PROVIDED DATA →
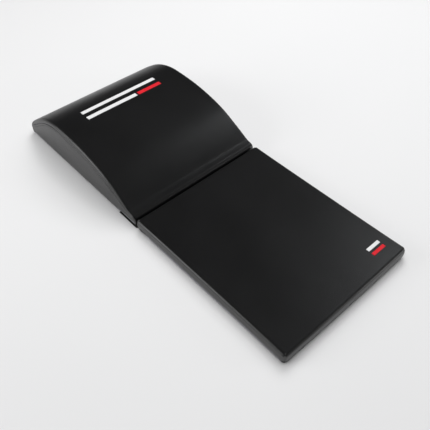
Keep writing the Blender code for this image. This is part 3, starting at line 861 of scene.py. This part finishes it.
def outward_normals(plan):
    """Unit normals that point out of an anticlockwise loop."""
    along = np.roll(plan, -1, axis=0) - np.roll(plan, 1, axis=0)
    away = np.column_stack([along[:, 1], -along[:, 0]])
    return away / np.maximum(np.linalg.norm(away, axis=1), 1e-9)[:, None]


def mat_base_skin():
    """Non-slip underside of the mat: a shallow tray sewn to the band low on the side."""
    rings = [(TUCK, MAT_SEAM_Z - 0.0001), (0.0007, MAT_SEAM_Z - 0.0005), (0.0003, MAT_SEAM_Z - 0.0012)]
    for k in range(1, 7):
        turn = math.pi / 2 * k / 6
        inset = 0.0003 + MAT_BOTTOM_EDGE * (1 - math.cos(turn))
        rings.append((inset, MAT_BOTTOM_EDGE * (1 - math.sin(turn))))
    rings += [(inset, 0.0) for inset in BASE_INSETS]
    rows = []
    for inset, z in rings:
        plan = mat_plan(inset)
        sunk = lean(plan) * np.clip(1 - inset / 0.03, 0, 1)
        plan = plan - outward_normals(plan) * sunk[:, None]
        rows.append(np.column_stack([plan, z + 0.0001 + mat_underside(plan[:, 1])]))
    count = len(rows[0])
    faces = grid_faces(len(rows), count, loop=True)
    faces.append([(len(rows) - 1) * count + k for k in range(count)])
    verts = pull_in(np.concatenate(rows))
    skin = make_object("mat_base_skin", verts, [face[::-1] for face in faces], [BASE_CLOTH])
    thicken(skin, BASE_SKIN)
    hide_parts("mat_base_panel")
    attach(skin, "mat")


def mat_stitching():
    """Sewn row just above the bottom seam, and an upright row beside each corner seam."""
    plan = mat_plan(-0.0001)
    plan = plan - outward_normals(plan) * (0.8 * lean(plan))[:, None]
    line = np.column_stack([plan, MAT_SEAM_Z + 0.0022 + mat_underside(plan[:, 1])])
    line = pull_in(np.concatenate([line, line[:1]]))
    away = outward_normals(plan)
    normals = np.column_stack([np.concatenate([away, away[:1]]), np.zeros(len(line))])
    row = stitch_row("mat_seam_stitching", line, normals, THREAD)
    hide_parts("mat_seam_thread")
    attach(row, "mat")
    for end in ("front", "back"):
        for side in ("left", "right"):
            node = f"mat_corner_seam_{end}_{side}"
            low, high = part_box(node)
            middle = (low + high) / 2
            out = np.array((math.copysign(1, middle.x), math.copysign(1, middle.y - MAT_MIDDLE), 0.0))
            out = out / math.sqrt(2)
            levels = np.linspace(low.z, high.z, CORNER_LEVELS)
            sunk = np.array((middle.x, middle.y)) - out[:2] * CORNER_SINKS
            track = np.column_stack([np.tile(sunk, (CORNER_LEVELS, 1)), levels])
            normals = np.tile(out, (CORNER_LEVELS, 1))
            upright = stitch_row(node.replace("seam", "stitching"), track, normals, THREAD)
            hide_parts(node)
            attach(upright, "mat")


def mat_prints():
    """Two short plain stripes near the front right corner."""
    for node, material, slot in (("mat_print_white", WHITE, "white_film"), ("mat_print_red", RED, "red_film")):
        low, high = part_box(node)
        xs, ys = np.linspace(low.x, high.x, 14), np.linspace(low.y, high.y, 6)
        x, y = np.meshgrid(xs, ys, indexing="ij")
        verts = np.stack([x, y, MAT_TOP + mat_crown(x, y) + MAT_STRIPE_GAP], axis=-1).reshape(-1, 3)
        film = make_object(node.replace("print", "stripe"), verts, grid_faces(len(xs), len(ys)), [material])
        face_up(film)
        thicken(film, FILM)
        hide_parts(node)
        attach(film, "mat")


# Flap and zips

def flap():
    """One flat strip of webbing under the toe and the mat, with close rows at the fold line and bound edges."""
    low_y, high_y, half = HEM_LOW.y, FLAP_HIGH.y, FLAP_HIGH.x
    thick = FLAP_HIGH.z - FLAP_LOW.z
    ys = np.concatenate([np.linspace(low_y, low_y + 0.004, 5), np.linspace(low_y + 0.006, SEAM_Y - 0.004, 12),
                         np.linspace(SEAM_Y - 0.003, SEAM_Y + 0.003, 13),
                         np.linspace(SEAM_Y + 0.004, high_y - 0.006, 18), np.linspace(high_y - 0.004, high_y, 5)])
    xs = np.concatenate([np.linspace(-half, -half + 0.004, 5), np.linspace(-half + 0.008, half - 0.008, 60),
                         np.linspace(half - 0.004, half, 5)])
    x, y = np.meshgrid(xs, ys, indexing="ij")
    edge = np.minimum(np.minimum(half - np.abs(x), y - low_y), high_y - y)
    x = x * (1 - HEM_NARROWS / half * smoothstep(SEAM_Y + 0.003, SEAM_Y - 0.004, y))
    thin = thick * (0.72 + 0.28 * np.exp(-((edge - 0.0020) / 0.0016) ** 2) - 0.22 * np.exp(-edge / 0.0005))
    upper = np.stack([x, y, thin], axis=-1)
    lower = np.stack([x, y, np.full_like(x, 0.0001)], axis=-1)
    rows, columns = x.shape
    faces = grid_faces(rows, columns)
    base = rows * columns
    faces += [tuple(base + k for k in face[::-1]) for face in faces]
    rim = [i * columns for i in range(rows)] + [(rows - 1) * columns + j for j in range(1, columns)]
    rim += [i * columns + columns - 1 for i in range(rows - 2, -1, -1)] + list(range(columns - 2, 0, -1))
    for k, a in enumerate(rim):
        b = rim[(k + 1) % len(rim)]
        faces.append((b, a, base + a, base + b))
    points = np.concatenate([upper.reshape(-1, 3), lower.reshape(-1, 3)])
    strip = make_object("fold_flap", points, faces, [WEBBING], 50)
    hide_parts("flap_strip", "flap_hem")
    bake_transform(strip)


def zip_teeth(prefix, axis, body):
    """Rounded nylon elements in place of each plain bar of teeth."""
    out_axis = 1 - axis
    for row in ("upper", "lower"):
        node = f"{prefix}_zip_{row}_teeth"
        low, high = (np.array(corner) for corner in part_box(node))
        middle, half = (low + high) / 2, (high - low) / 2
        shift = 0.0 if row == "upper" else TOOTH_PITCH / 2
        points, faces = [], []
        for n in range(int((high[axis] - low[axis]) / TOOTH_PITCH)):
            at = low[axis] + shift + (n + 0.5) * TOOTH_PITCH
            if at > high[axis]:
                continue
            first = len(points)
            for along, swell in TOOTH_PROFILE:
                for k in range(TOOTH_SIDES):
                    turn = 2 * math.pi / TOOTH_SIDES * (k + 0.5)
                    spot = np.zeros(3)
                    spot[axis] = at + along * TOOTH_LENGTH + TOOTH_LEAN * math.sin(turn)
                    spot[out_axis] = middle[out_axis] + half[out_axis] * swell * TOOTH_FILL * math.cos(turn)
                    spot[2] = middle[2] + half[2] * swell * TOOTH_FILL * math.sin(turn)
                    points.append(spot)
            faces += tube_faces(first, len(TOOTH_PROFILE), TOOTH_SIDES)
        teeth = make_object(f"{prefix}_zip_{row}_coil", points, faces, [COIL])
        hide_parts(node)
        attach(teeth, body)


def finish_cad_nodes():
    """Materials and softened edges for the CAD pieces that stay."""
    looks = {"foam_core": FOAM, "zip_upper_tape": ZIP_CLOTH, "zip_lower_tape": ZIP_CLOTH, "_stop": METAL,
             "zip_slider": METAL, "zip_pull": METAL, "hook_tape": HOOK, "loop_tape": LOOP}
    for name, node in frame["nodes"].items():
        for ending, material in looks.items():
            if name.endswith(ending):
                node.data.materials.clear()
                node.data.materials.append(material)
        if name.endswith(("_stop", "zip_slider", "zip_pull")):
            bevel = node.modifiers.new("soft_edges", "BEVEL")
            bevel.width = BEVEL_WIDTH
            bevel.segments = 3
            bevel.limit_method = "ANGLE"
            bevel.angle_limit = math.radians(30)


# Stage

def floor():
    """Plain pale floor, just under the part."""
    corners = [(-1, -1), (1, -1), (1, 1), (-1, 1)]
    points = [(x * FLOOR_HALF, y * FLOOR_HALF, FLOOR_Z) for x, y in corners]
    ground = make_object("floor", points, [(0, 1, 2, 3)], [floor_surface("floor")])


def soft_light(name, place, target, size, power, colour=(1, 1, 1), glossy=True):
    """Rectangular area light that faces its target."""
    data = bpy.data.lights.new(name, "AREA")
    data.shape = "RECTANGLE"
    data.size, data.size_y = size
    data.energy = power
    data.color = colour
    lamp = bpy.data.objects.new(name, data)
    bpy.context.collection.objects.link(lamp)
    lamp.location = place
    lamp.visible_glossy = glossy
    lamp.rotation_euler = (Vector(target) - Vector(place)).to_track_quat("-Z", "Y").to_euler()


def studio():
    """White surroundings and the lights."""
    world = bpy.data.worlds.new("studio")
    bpy.context.scene.world = world
    world.use_nodes = True
    world.node_tree.nodes["Background"].inputs["Color"].default_value = (1.0, 1.0, 1.0, 1.0)
    world.node_tree.nodes["Background"].inputs["Strength"].default_value = WORLD_STRENGTH
    for light in LIGHTS:
        soft_light(*light)


def camera():
    """Camera at the photograph's viewing angle."""
    data = bpy.data.cameras.new("camera")
    data.sensor_width = 36.0
    data.lens = CAMERA_LENS
    eye = bpy.data.objects.new("camera", data)
    bpy.context.collection.objects.link(eye)
    eye.location = CAMERA_PLACE
    turn = (Vector(CAMERA_TARGET) - Vector(CAMERA_PLACE)).to_track_quat("-Z", "Y")
    eye.rotation_euler = turn.to_euler()
    eye.rotation_euler.rotate_axis("Z", math.radians(CAMERA_ROLL))
    bpy.context.scene.camera = eye


CAMERA_LENS = 45.23
CAMERA_PLACE = (-0.5768, -0.7113, 0.9062)
CAMERA_TARGET = (-0.0293, -0.0942, 0.0)
CAMERA_ROLL = -0.73
WORLD_STRENGTH = 0.05
LIGHTS = [
    ("overhead", (0.0, 0.0, 3.4), (0.0, 0.0, 0.0), (3.8, 3.8), 97.0, (1, 1, 1), False),
    ("key", (1.5, 1.1, 2.3), (0.0, -0.2, 0.0), (1.6, 1.6), 33.0, (1, 1, 1), False),
    ("sheen", (1.84, -0.12, 1.70), (0.1, -0.3, 0.0), (0.6, 0.8), 4.2, (0.95, 0.975, 1.0), True),
    ("fill_left", (-2.2, 1.3, 1.0), (0.0, 0.0, 0.0), (1.8, 1.2), 22.0, (1, 1, 1), True),
    ("strip_front", (1.6, -1.9, 0.55), (0.15, -0.4, 0.0), (1.0, 0.5), 6.0, (1, 1, 1), True),
]

camera()
floor()
studio()
wedge_top_skin()
wedge_side_skins()
wedge_base_skin()
wedge_prints()
mat_skin()
mat_base_skin()
mat_stitching()
mat_prints()
flap()
zip_teeth("wedge", 0, "wedge")
zip_teeth("mat", 1, "mat")
finish_cad_nodes()

bpy.context.scene.view_settings.view_transform = "Standard"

OBJECTIVE → Restate the listing exactly, starting at its first line and ending at the line where "return away /" occurs; include both and no other lines.

COMPLETE ANSWER →
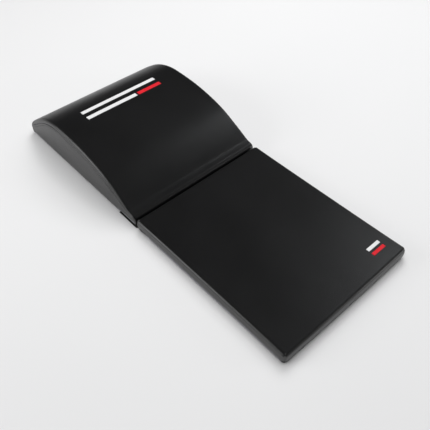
Keep writing the Blender code for this image. This is part 3, starting at line 861 of scene.py. This part finishes it.
def outward_normals(plan):
    """Unit normals that point out of an anticlockwise loop."""
    along = np.roll(plan, -1, axis=0) - np.roll(plan, 1, axis=0)
    away = np.column_stack([along[:, 1], -along[:, 0]])
    return away / np.maximum(np.linalg.norm(away, axis=1), 1e-9)[:, None]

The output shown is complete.